Une commission des comités de rédaction et consultatif, nommé par le président de l’ACS, examinera une liste restreinte de 5 articles maximum sélectionnés par le rédacteur. Un certificat et 250 $ seront remis au gagnant lors de l’assemblée générale annuelle de l’ACS au printemps suivant de chaque année.

Pour plus d’informations, veuillez contacter le rédacteur en chef, le professeur James Krapfl, à james.krapfl@mcgill.ca ou visitez la page web de Taylor & Francis.

Gagnant 2022

Le prix de l’article de l’année 2022 de l’Association canadienne des slavistes a été décerné à Jeff Hayton pour son article “Wutanfall: emotional entanglements in the East German punk subculture.” 

Les membres du jury Bohdan Harasymiw (Université de Calgary), Mariya Lesiv (Université Memorial) et Lavinia Stan (Université Saint-Francis-Xavier) ont préparé la citation suivante :

Instead of presenting punk rock as having been simply in confrontation with the Communist East German regime, as is conventionally done, this article depicts the relationship as one of interdependence.

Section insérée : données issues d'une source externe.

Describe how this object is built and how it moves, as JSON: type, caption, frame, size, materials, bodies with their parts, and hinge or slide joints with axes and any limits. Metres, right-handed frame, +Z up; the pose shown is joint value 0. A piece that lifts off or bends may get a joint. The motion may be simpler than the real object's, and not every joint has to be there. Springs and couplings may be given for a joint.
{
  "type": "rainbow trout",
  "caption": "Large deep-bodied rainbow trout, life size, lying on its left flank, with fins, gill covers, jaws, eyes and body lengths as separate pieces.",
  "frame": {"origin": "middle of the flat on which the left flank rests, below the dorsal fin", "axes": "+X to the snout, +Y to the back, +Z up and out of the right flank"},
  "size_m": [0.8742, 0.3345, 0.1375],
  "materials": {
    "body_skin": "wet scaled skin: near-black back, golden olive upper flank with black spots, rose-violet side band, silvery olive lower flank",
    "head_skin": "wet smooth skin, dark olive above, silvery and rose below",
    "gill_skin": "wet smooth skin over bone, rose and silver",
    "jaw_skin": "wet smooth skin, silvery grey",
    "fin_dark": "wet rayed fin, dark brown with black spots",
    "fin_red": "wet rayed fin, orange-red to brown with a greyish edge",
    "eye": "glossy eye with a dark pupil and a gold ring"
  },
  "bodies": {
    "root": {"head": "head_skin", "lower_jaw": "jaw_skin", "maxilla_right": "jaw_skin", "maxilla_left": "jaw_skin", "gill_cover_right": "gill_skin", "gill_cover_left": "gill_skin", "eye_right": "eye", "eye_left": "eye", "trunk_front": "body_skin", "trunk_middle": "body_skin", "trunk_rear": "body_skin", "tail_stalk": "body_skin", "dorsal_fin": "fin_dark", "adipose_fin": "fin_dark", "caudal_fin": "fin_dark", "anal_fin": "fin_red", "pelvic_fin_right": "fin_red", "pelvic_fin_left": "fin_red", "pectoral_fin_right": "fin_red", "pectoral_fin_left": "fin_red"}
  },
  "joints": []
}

Viewed through the analytical lens of entanglement, the author demonstrates how the punk movement was kept alive despite repression. It became a search for authenticity as well as a protest. This case study goes beyond the existing literature, opening up a new vista on protest movements in the GDR and in general. The punk subculture was able to thrive due to the attention paid to it by the Stasi, unlike in Western societies, where it was effectively coopted by commercialism. A first-rate article, enjoyable and instructive from many disciplinary perspectives.

L’article sera disponible en libre accès auprès de Taylor & Francis en ligne jusqu’au mai 2024.

Gagnant 2021

Le prix de l’article de l’année 2021 de l’Association canadienne des slavistes a été décerné à Ronan Hervouet pour son article “Dignity, Arbitrary Rule, and Emancipation in an Authoritarian Regime: Ethnographic Remarks on the Uprising in Belarus.” 

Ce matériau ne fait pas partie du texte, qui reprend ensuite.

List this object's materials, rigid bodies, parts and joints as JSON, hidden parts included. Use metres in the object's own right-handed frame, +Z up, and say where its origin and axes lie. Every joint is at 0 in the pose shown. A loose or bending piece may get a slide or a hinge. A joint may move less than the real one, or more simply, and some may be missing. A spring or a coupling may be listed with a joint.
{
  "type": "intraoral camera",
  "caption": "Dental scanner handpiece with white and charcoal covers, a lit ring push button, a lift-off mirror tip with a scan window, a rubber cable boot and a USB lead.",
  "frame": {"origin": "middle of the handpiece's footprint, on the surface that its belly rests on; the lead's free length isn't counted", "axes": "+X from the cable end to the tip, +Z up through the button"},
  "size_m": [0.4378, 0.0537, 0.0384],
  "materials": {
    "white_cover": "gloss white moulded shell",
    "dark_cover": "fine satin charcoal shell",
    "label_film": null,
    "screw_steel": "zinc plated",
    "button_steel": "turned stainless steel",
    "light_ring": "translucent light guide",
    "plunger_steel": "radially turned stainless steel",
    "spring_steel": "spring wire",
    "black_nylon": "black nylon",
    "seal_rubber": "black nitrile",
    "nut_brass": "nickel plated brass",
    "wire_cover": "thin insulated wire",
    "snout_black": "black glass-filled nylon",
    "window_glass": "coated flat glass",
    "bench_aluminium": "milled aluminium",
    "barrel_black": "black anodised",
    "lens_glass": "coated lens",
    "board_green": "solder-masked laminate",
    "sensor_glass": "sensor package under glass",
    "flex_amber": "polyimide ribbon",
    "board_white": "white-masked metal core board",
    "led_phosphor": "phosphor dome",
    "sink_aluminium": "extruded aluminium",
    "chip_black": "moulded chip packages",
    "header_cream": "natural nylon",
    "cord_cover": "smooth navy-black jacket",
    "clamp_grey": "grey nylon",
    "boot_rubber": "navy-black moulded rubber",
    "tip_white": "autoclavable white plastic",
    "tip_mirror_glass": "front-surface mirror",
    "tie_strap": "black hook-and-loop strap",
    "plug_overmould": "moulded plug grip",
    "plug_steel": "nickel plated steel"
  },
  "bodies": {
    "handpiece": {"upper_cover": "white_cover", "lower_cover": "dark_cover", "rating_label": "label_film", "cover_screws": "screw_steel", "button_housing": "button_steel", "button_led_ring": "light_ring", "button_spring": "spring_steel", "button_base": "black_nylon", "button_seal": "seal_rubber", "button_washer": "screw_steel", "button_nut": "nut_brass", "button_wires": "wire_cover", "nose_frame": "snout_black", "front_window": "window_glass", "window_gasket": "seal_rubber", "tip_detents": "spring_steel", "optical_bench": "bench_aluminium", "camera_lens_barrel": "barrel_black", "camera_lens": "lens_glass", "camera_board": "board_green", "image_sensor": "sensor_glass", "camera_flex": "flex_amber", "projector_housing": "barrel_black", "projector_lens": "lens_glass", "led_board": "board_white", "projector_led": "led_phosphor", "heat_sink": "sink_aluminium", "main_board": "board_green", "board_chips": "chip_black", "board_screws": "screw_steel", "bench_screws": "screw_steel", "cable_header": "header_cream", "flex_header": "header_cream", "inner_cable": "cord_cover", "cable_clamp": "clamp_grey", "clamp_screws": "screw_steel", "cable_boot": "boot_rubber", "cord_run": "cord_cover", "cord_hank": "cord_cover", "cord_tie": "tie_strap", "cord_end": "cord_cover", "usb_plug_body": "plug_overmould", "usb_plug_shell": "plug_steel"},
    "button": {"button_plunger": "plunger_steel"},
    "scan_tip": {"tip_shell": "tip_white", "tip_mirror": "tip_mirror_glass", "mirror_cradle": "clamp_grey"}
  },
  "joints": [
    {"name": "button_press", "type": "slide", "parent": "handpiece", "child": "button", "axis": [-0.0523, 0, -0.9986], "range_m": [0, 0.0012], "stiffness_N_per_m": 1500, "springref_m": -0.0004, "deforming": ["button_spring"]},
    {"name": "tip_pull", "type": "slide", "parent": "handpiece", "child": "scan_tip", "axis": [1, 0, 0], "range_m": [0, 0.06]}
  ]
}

Voici la citation du jury :

In his essay, Ronan Hervouet identifies and skilfully contrasts two forms of dignity that Belarusian citizens rely upon to keep their individual and collective sense of worth in the context of Aliaksandr Lukashenka’s repressive political regime. For those citizens supporting or participating in the protest movements in Belarus, dignity plays a central role in their struggle for emancipation. However, relying on his work as an ethnographer, Hervouet rethinks agency within authoritarian contexts and masterfully maps other strategies for attaining a sense of esteem that does not incorporate political claims for freedom and democracy or represent an open critique of the regime. By so doing, he has shown that claims to dignity, often expressed as longing for peace and stability, can go together with arbitrary rule and authoritarian regimes. Readers will find this essay insightful for the author’s analysis of dignity’s ambiguous role in contemporary Belarus.

Gagnant 2020

Le prix de l’article de l’année 2020 de l’Association canadienne des slavistes a été décerné à James M. White pour son article “Russian Orthodox Monasticism in Riga Diocese, 1881-1917.”

Voici la citation du jury :

In this erudite and highly engaging essay James White reconstructs the social and religious histories of three Russian Orthodox convents and one Russian Orthodox monastery, all of which were established in Riga diocese in the late imperial period. He masterfully charts the ways in which non-local and local religious, civic, and government leaders combined resources and created Orthodox religious networks throughout the empire and abroad to transform a backwater diocese into a prominent Russian Orthodox site that began to compete successfully with institutions of Lithuanian German Lutheranism and German civilization prior to the onset of World War I. The article constitutes a major contribution to the histories of religion, regional developments, and empire-building and russification within the imperial realm as well as global Orthodoxy.

Gagnant 2019

Le prix de l’article de l’année 2019 de l’Association canadienne des slavistes a été décerné à Jack J. B. Hutchens pour son article “Julian Stryjkowski: Polish, Jewish, Queer.”

Voici la citation du jury :

In his carefully and clearly written study Jack J.B. Hutchens explores complex questions of identity and their literary expression in relation to a major figure of Polish literary, cultural and political life in the post-WWII era.  His informed and sensitive readings of three major novels from three different decades shine much light on Stryjkowski’s struggles with what it is to be Polish, Jewish, queer (and communist) and how he did and did not reconcile those things in his life and work.  Hutchens also locates the author’s work within the genre of autofiction, demonstrating how that association is important for engaging with it.  Readers already familiar with Stryjkowski will find this essay enlightening and insightful, and it is also likely to spur others to seek out these novels and to confront the questions they explore, all of which are fundamental to understanding not only Stryjkowski and his work, but also Poland’s on-going struggles with them.

2018 Winner

Le premier prix annuel de l’article de l’année de l’Association canadienne des slavistes a été décerné à Jeffrey S. Hardy pour son article “Of Pelicans and Prisoners: Avian–Human Interactions in the Soviet Gulag.”

In a beautifully written and well-researched essay, Jeffrey Hardy makes a major contribution to Soviet environmental history by examining the complex relationship between humans and birds in the Gulag. He deftly demonstrates the ways in which different varieties of bird species were used scientifically, how they supplemented meagre food supplies, and how they provided some inmates with emotional support and others with an impending sense of death. Even some of the Gulag’s gang members used images of birds to decorate their own bodies as well as those of their victims. Hardy’s article is a powerful reminder of humanity’s overall resilience in the most difficult circumstances.